McGoldrick, who hasn't left the U.S. since arriving, didn't think in his
wildest dreams his status was going to put him in this situation 34 years
later.
“I've always been paying taxes, working all my life to save lives
and now my time could be up,” said the immigrant, who has no intention
of returning to his hometown if deported. “I couldn't go back to
Belfast, too many bad memories.” If it comes down to it he will
use his British passport and go to live in a British colony like the Bahamas.
His wife Susan and his baby daughter Analise Clare accompanied McGoldrick
to his green card interview.
“It was us, a stand in lawyer (his own lawyer was on safari in South
Africa) and a Russian homeland security officer. All was going great until
she asked me how I came into the country 34 years ago. I told her about
the visitors visa and losing it and she replied with 'no can do' because
the law says you must prove how you came in and I couldn't,” he
said.
McGoldrick told the Irish Voice that he feels persecuted after all he
has done to help others.
“It's been my pleasure over the years to work saving American men,
women and children.

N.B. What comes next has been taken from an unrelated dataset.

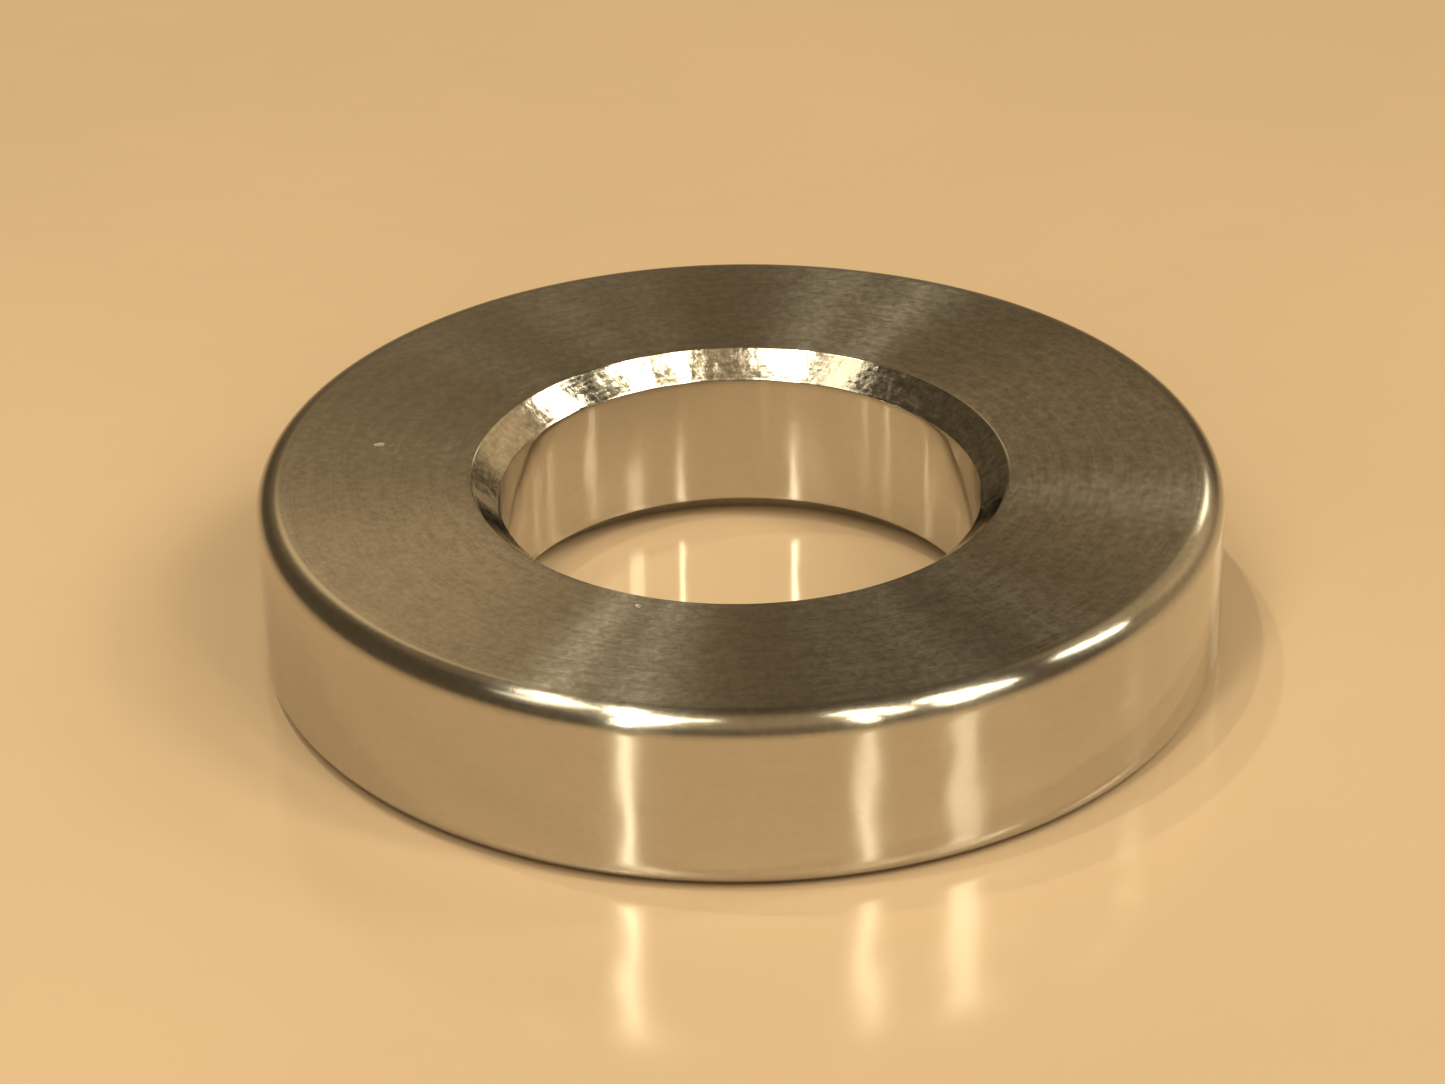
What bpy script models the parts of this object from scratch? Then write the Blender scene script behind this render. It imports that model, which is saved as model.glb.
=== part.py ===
"""A plain shaft collar: one solid steel ring, turned all over, with a through bore.

Metres, +Z up. The origin is the centre of the bore on the bottom face, and +Z runs
along the bore. The ring is the same both ways up.
"""
from math import cos, pi, radians, sin

import bpy

# Driving dimensions.
OUTER_DIAMETER = 0.036
BORE_DIAMETER = 0.018
WIDTH = 0.007
EDGE_RADIUS = 0.0009            # rounding of both outer edges
BORE_CHAMFER_WIDTH = 0.0010     # of both bore edges, measured across the flat face
BORE_CHAMFER_DEPTH = 0.0009     # of both bore edges, measured down the bore

# Fineness of the turned surface.
STEPS_AROUND = 120
STEPS_PER_EDGE = 5
MERGE_DISTANCE = 0.000001
SHARP_ANGLE = radians(25)

STEEL_COLOUR = (0.56, 0.53, 0.48, 1.0)
STEEL_ROUGHNESS = 0.22


def clear_scene():
    for thing in list(bpy.context.scene.objects):
        bpy.data.objects.remove(thing, do_unlink=True)


def polished_steel():
    material = bpy.data.materials.new("polished_steel")
    material.use_nodes = True
    shader = material.node_tree.nodes["Principled BSDF"]
    shader.inputs["Base Color"].default_value = STEEL_COLOUR
    shader.inputs["Metallic"].default_value = 1.0
    shader.inputs["Roughness"].default_value = STEEL_ROUGHNESS
    return material


def arc(centre_radius, centre_height, radius, start, end, steps):
    """Points (distance from the axis, height) along an arc of the section."""
    angles = [start + (end - start) * step / steps for step in range(steps + 1)]
    return [(centre_radius + radius * cos(a), centre_height + radius * sin(a)) for a in angles]


def ring_section():
    """The section at +X: down the outer side, across the bottom, up the bore."""
    outer = OUTER_DIAMETER / 2
    bore = BORE_DIAMETER / 2
    rounding_centre = outer - EDGE_RADIUS
    face_inner = bore + BORE_CHAMFER_WIDTH
    top_edge = arc(rounding_centre, WIDTH - EDGE_RADIUS, EDGE_RADIUS, pi / 2, 0, STEPS_PER_EDGE)
    bottom_edge = arc(rounding_centre, EDGE_RADIUS, EDGE_RADIUS, 0, -pi / 2, STEPS_PER_EDGE)
    bore_side = [
        (face_inner, 0),
        (bore, BORE_CHAMFER_DEPTH),
        (bore, WIDTH - BORE_CHAMFER_DEPTH),
        (face_inner, WIDTH),
    ]
    return top_edge + bottom_edge + bore_side


def turned(name, section, collection):
    """A closed section turned a full circle about Z."""
    profile = bpy.data.meshes.new(name + "_section")
    points = [(radius, 0, height) for radius, height in section]
    edges = [(i, (i + 1) % len(points)) for i in range(len(points))]
    profile.from_pydata(points, edges, [])
    lathe = bpy.data.objects.new(name, profile)
    collection.objects.link(lathe)
    screw = lathe.modifiers.new("turn", "SCREW")
    screw.axis = "Z"
    screw.angle = 2 * pi
    screw.steps = STEPS_AROUND
    screw.render_steps = STEPS_AROUND
    screw.use_merge_vertices = True
    screw.merge_threshold = MERGE_DISTANCE

    # The turned mesh replaces its section, so that its crisp edges can be marked.
    evaluated = lathe.evaluated_get(bpy.context.evaluated_depsgraph_get())
    solid = bpy.data.meshes.new_from_object(evaluated)
    solid.name = name
    lathe.modifiers.clear()
    lathe.data = solid
    bpy.data.meshes.remove(profile)
    solid.shade_smooth()
    solid.set_sharp_from_angle(angle=SHARP_ANGLE)
    return lathe


def main():
    clear_scene()
    collection = bpy.data.collections.new("shaft_collar")
    bpy.context.scene.collection.children.link(collection)
    ring = turned("collar_ring", ring_section(), collection)
    ring.data.materials.clear()
    ring.data.materials.append(polished_steel())


main()
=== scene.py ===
"""A plain turned steel shaft collar on a pale table, in soft studio light.

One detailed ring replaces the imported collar_ring node. Its outside size comes from that
node's box, and the rest from the sizes below. All are in metres; +Z runs along the bore.
"""
from collections import namedtuple
from math import atan2, cos, pi, radians, sin, tan

import bpy
import numpy as np
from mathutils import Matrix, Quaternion, Vector, noise


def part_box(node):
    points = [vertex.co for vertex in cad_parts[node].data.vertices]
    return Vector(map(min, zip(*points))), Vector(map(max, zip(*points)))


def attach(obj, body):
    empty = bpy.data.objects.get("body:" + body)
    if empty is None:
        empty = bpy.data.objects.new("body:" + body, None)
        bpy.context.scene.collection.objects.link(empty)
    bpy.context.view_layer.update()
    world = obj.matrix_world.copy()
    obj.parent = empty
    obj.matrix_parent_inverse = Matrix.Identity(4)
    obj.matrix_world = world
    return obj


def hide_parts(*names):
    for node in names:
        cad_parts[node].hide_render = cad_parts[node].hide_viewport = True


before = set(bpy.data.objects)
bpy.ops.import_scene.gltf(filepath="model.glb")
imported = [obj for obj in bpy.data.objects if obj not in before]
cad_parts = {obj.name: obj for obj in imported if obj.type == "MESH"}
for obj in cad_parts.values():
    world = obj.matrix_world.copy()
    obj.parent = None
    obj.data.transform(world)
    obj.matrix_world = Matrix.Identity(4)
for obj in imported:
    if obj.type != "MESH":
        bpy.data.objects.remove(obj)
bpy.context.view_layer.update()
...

I dug though the rubble at ground zero after 9/11
until my hands and feet bled and I could no longer breathe and now America
is turning it's back on me,” he said. “It's like America is
telling me and my family thanks for all you've done but it's time to leave
now.”
McGoldrick, unlike most Irish undocumented in the early 1990s, never applied
for the Morrison visas that gave legal status to so many thousand undocumented
Irish. “I was advised at the time by close friends not to apply
for it, that it was the government’s way of getting information
on illegals in the country,” he said.
McGoldrick has 11 weeks remaining to find a solution or build up a good
case as to why he should remain in the U.S. to continue life with his
daughters and his wife Susan or he may very well be deported.